The Johnsons assert that the Rook-er-Feldman doctrine does not apply because the state court did not have proper jurisdiction over the state law issue before it. To be sure, the Rooker-Feldman doctrine does not deprive a federal court of jurisdiction in a case in which the state court did not have jurisdiction to enter a valid judgment. In such a case the state court judgment would be void and would have no preclusive effect under any theory. See, e.g., Underwriters Nat’l Assurance Co. v. N.C. Life & Accident & Health Ins. Guar. Ass’n, 455 U.S. 691, 704-05 & n. 10, 102 S.Ct. 1357, 71 L.Ed.2d 558 (1982); In re James, 940 F.2d 46, 52 (3d Cir.1991) (“federal courts that are classed as ‘inferi- or’ under Article III have the power to vacate only state court judgments that are considered void ab initio”).

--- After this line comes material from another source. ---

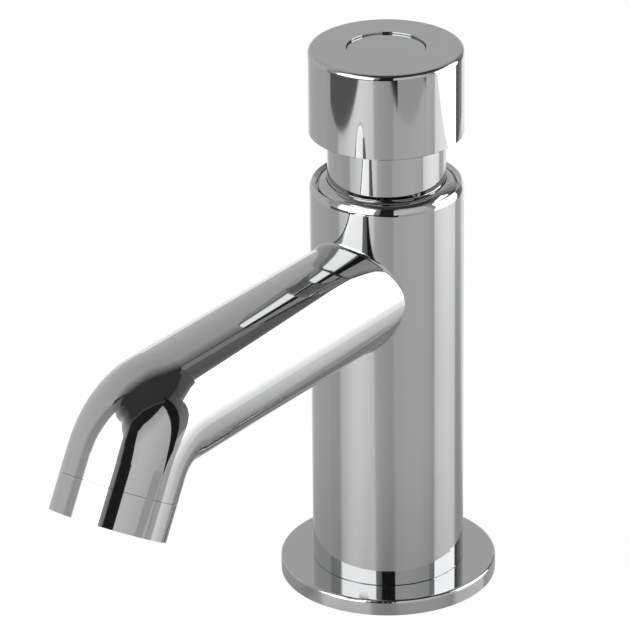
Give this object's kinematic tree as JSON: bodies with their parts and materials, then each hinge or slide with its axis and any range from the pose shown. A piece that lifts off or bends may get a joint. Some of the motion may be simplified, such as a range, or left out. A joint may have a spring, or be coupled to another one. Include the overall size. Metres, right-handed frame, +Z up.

In this case, however, it is clear that the state court had jurisdiction over the claims before it. With respect to personal jurisdiction, the licensing agreement includes a choice-of-forum clause under which both parties consented to jurisdiction in Minnesota. With respect to subject matter jurisdiction, the state court plainly had jurisdiction over the breach of contract claim. While it is true that the state court would not have subject matter jurisdiction over an infringement claim brought by the Johnsons, that in no way deprives the state court of jurisdiction over the contract claim. Moreover, to the extent that issues of patent validity and infringement may have been implicated as defenses in the arbitration or state court proceedings, the state court would also have jurisdiction over such issues in that context. See Christianson v. Colt Indus. Operating Carp., 486 U.S. 800, 809, 108 S.Ct. 2166,100 L.Ed.2d 811 (1988); Lear, Inc. v. Adkins, 395 U.S. 653, 89 S.Ct. 1902, 23 L.Ed.2d 610 (1969).

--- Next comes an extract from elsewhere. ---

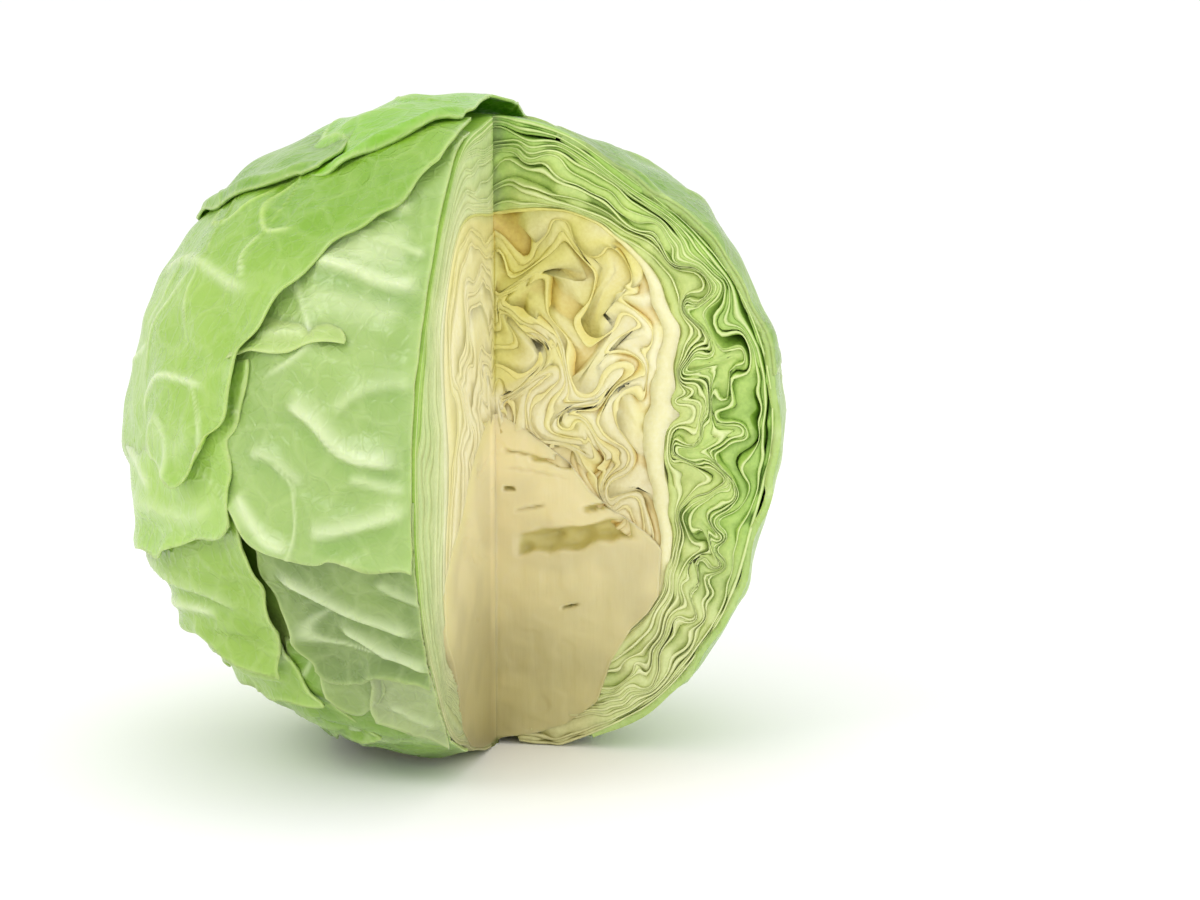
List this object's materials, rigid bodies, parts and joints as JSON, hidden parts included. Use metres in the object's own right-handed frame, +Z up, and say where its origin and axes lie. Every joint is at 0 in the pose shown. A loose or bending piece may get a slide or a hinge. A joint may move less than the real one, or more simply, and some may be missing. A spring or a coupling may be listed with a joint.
{
  "type": "cabbage head",
  "caption": "Round head of white cabbage with a quarter cut out, showing its core, yellow heart and packed green leaves; it stands on its cut stem.",
  "frame": {"origin": "centre of the stem's cut face, which the head stands on", "axes": "+Z up along the stem; the missing quarter is on the +X, -Y side, with its faces square to X and Y"},
  "size_m": [0.189, 0.189, 0.19],
  "materials": {
    "outer_leaf": "smooth waxy green leaf with pale raised veins, slightly glossy and translucent",
    "head_leaf": "moist pale green leaf, cut across, slightly translucent",
    "heart_leaf": "moist cream and yellow leaf, tightly folded and cut across",
    "core": "cut cream-coloured stem, moist and fibrous"
  },
  "bodies": {
    "root": {"wrapper_top": "outer_leaf", "wrapper_left": "outer_leaf", "wrapper_right": "outer_leaf", "wrapper_front": "outer_leaf", "wrapper_back": "outer_leaf", "wrapper_low_front": "outer_leaf", "wrapper_low_left": "outer_leaf", "head_leaf_01": "head_leaf", "head_leaf_02": "head_leaf", "head_leaf_03": "head_leaf", "head_leaf_04": "head_leaf", "head_leaf_05": "head_leaf", "head_leaf_06": "head_leaf", "head_leaf_07": "head_leaf", "head_leaf_08": "head_leaf", "head_leaf_09": "head_leaf", "head_leaf_10": "head_leaf", "head_leaf_11": "head_leaf", "head_leaf_12": "head_leaf", "head_leaf_13": "head_leaf", "head_leaf_14": "head_leaf", "head_leaf_15": "head_leaf", "head_leaf_16": "head_leaf", "heart_leaf_01": "heart_leaf", "heart_leaf_02": "heart_leaf", "heart_leaf_03": "heart_leaf", "heart_leaf_04": "heart_leaf", "heart_leaf_05": "heart_leaf", "heart_leaf_06": "heart_leaf", "heart_leaf_07": "heart_leaf", "heart_leaf_08": "heart_leaf", "heart_bud": "heart_leaf", "stem_core": "core"}
  },
  "joints": []
}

The Johnsons also assert, apparently in support of their argument that the state court did not have jurisdiction over the contract dispute, that there was a “private agreement” between themselves and the defendants and therefore no controversy before the state court. While parties are free to enter into agreements, one party’s charge that the other has breached such an agreement is precisely the sort of event that creates a controversy for a court to resolve. In a seemingly contradictory argument, the Johnsons also assert that no agreement existed between them and the defendants because any such agreement had been revoked prior to filing of the state court action. Even if the Johnsons had attempted to revoke their agreement with Way Cool Manufacturing L.L.C., the validity of that agreement was before the arbitrator, who found that the parties had an enforceable agreement. The federal court was not free to revisit that conclusion.

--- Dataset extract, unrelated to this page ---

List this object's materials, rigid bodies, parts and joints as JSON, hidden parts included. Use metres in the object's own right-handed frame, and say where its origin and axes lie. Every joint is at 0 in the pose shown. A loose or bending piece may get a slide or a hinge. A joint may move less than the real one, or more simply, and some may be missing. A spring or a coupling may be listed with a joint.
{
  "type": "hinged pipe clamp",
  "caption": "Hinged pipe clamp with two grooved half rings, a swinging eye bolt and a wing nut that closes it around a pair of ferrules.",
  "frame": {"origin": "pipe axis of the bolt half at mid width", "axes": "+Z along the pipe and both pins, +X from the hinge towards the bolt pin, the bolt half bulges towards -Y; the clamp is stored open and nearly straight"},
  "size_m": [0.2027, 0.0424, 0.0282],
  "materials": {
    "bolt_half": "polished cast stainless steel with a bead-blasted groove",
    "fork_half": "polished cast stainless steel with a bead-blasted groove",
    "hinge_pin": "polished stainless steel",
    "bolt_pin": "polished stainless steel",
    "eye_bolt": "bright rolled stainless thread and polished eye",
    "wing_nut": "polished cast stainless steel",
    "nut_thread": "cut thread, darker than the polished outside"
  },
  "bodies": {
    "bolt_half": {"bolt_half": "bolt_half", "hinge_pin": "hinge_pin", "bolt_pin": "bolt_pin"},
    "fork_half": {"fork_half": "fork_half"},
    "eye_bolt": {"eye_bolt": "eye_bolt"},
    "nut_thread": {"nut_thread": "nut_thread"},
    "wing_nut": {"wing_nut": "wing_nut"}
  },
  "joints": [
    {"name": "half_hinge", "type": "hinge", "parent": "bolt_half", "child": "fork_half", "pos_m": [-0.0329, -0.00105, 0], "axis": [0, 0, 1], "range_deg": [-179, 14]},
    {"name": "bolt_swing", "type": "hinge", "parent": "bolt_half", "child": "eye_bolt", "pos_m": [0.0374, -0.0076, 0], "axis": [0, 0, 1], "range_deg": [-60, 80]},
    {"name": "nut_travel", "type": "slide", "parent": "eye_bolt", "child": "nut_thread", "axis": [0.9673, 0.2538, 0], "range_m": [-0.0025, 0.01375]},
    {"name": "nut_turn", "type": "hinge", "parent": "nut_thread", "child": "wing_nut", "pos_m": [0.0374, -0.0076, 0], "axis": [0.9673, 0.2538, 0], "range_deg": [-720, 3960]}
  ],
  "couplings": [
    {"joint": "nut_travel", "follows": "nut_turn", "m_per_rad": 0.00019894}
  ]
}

Finally, the Johnsons argue that the record indicates that the district court judge should have recused himself from the case because he demonstrated bias and prejudice by receiving and acting upon ex *900parte communications from the defendants. The Johnsons, however, have not shown that the district court judge either “relied upon knowledge acquired outside [the judicial proceedings]” or “displayed deep-seated and unequivocal antagonism that would render fair judgment impossible.” Liteky v. United States, 510 U.S. 540, 556, 114 S.Ct. 1147, 127 L.Ed.2d 474 (1994). Thus, recusal was not required.